Un galgal, rustique autel de pierre, amoncellement de blocs érigés au milieu de la plaine, fut le lieu d’appel où les diverses tribus venaient renouer de temps en temps le lien de la cohésion nationale et reprendre le sentiment de leur unité. C’est ainsi que naquit Jéricho, première ville qui s’éleva en Cis-Jordanie, aujourd’hui El-Riha, pauvre village d’une soixantaine de familles. Lorsque les Juifs se furent plus solidement assis dans la contrée et que la vie économique eut pris plus d’intensité, un nouveau centre de gravité s’établit, et parmi les douze familles israélites l’habitude prévalut de se réunir, lors des fêtes et des marchés, sur les confins des deux tribus méridionales de Juda et de Benjamin.

Sur ce terrain neutre entre les Joséphites du nord et les Juifs ou Judéens proprement dits du sud, s’éleva Beth-El, c’est-à-dire la « maison de Dieu », pyramide à degrés, comparable à celles que dressaient les Babyloniens dans leurs grandes cités du Tigre et de l’Euphrate, mais de bien plus humbles dimensions[1]. Plus tard le centre du mouvement politique se déplaça quelque peu vers le nord, par suite des incursions philistines, et les tribus se réunirent dans un autre champ de foire et de prière, moins exposé au danger. C’est alors que Siloh, la moderne Seilum, devint une sorte de capitale religieuse, d’ailleurs beaucoup mieux placée que tout autre lieu de la Palestine comme foyer naturel de l’ensemble des Beni-Israël.

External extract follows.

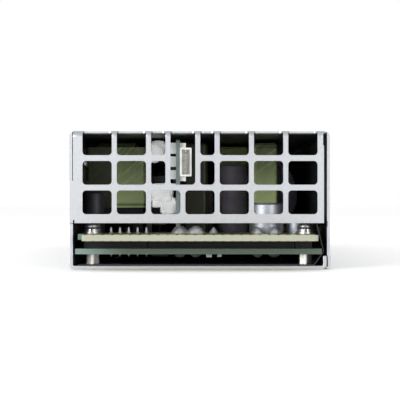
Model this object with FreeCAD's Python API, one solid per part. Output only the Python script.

Pendant une période indéfinie d’au moins trois siècles, la confédération des tribus Israélites vécut ainsi, n’ayant point de capitale officielle, mais gardant la conscience de sa parenté, bien que peu à peu un certain antagonisme se produisît entre le groupe de Juda et celui d’Israël ou des Joséphites : jusque dans l’exil la suture resta imparfaite entre les Beni-Yakob et les Beni-Yusef. Cette division latente devait prendre un caractère plus aigu, précisément à l’époque où la puissance militaire de la confédération se déplaça au profit d’une seule des douze tribus et lui assura la domination violente. Le lieu des réunions perdit alors le caractère de neutralité que lui avait donné sa situation médiaire entre les deux groupes de tribus et fut transféré vers le sud, en plein territoire de Juda, en un emplacement qui avait sans doute conservé un certain renom de

  1. Ernest Renan, Histoire du Peuple d’Israël.